W najnowszym wywiadzie Thomas Markle stwierdził, że po tym, jak jego własna córka sześć lat temu ucięła z nim wszelkie relacje, z przyjemnością nawiązałby kontakt z królem Karolem III. Ojciec Meghan Markle podkreślił, że ma z nim do poruszenia sporo nierozwikłanych dotąd kwestii i na pewno znaleźliby na tym polu porozumienie. Markle zaznaczył, że podobnie jak ojciec księcia Harry'ego, on także mierzy się z poważnymi problemami zdrowotnymi i to mogłoby jeszcze bardziej ich zbliżyć.
Bardzo chciałbym z nim porozmawiać. Założę się, że podobnie jak ja trapią go pytania, na które nie udzielono jeszcze odpowiedzi. Żaden z nas nie zasłużył na to, jak zostaliśmy potraktowani. On walczy teraz z nowotworem, a z moim stanem zdrowia także nie jest najlepiej
- podkreślił Markle w rozmowie z "The Mail".

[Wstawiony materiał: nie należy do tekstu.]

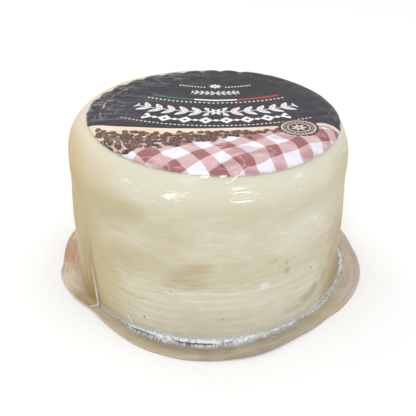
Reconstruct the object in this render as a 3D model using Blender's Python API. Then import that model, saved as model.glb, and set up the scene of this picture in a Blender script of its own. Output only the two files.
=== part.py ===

W wywiadzie z "The Mail" Thomas Markle wspomniał także o księciu Harrym. Podkreślił, że ma mu za złe to, że zanim związał się z jego córką, nie przyleciał poznać swojego przyszłego teścia. "Jaki mężczyzna wiążę się z kobietą, nie poznając nawet ojca swojej przyszłej żony? (...) Dlaczego książę Harry nigdy mnie nie odwiedził?" - podkreślił rozgoryczony Markle. Ojciec księżnej Sussex podkreślił, że książę Harry ma nieograniczoną możliwość podróżowania po świecie, ale mimo to nie skorzystał z tego, aby przylecieć i poznać go jeszcze przed ślubem. "To nigdy nie było dla mnie zrozumiałe" - podsumował Markle.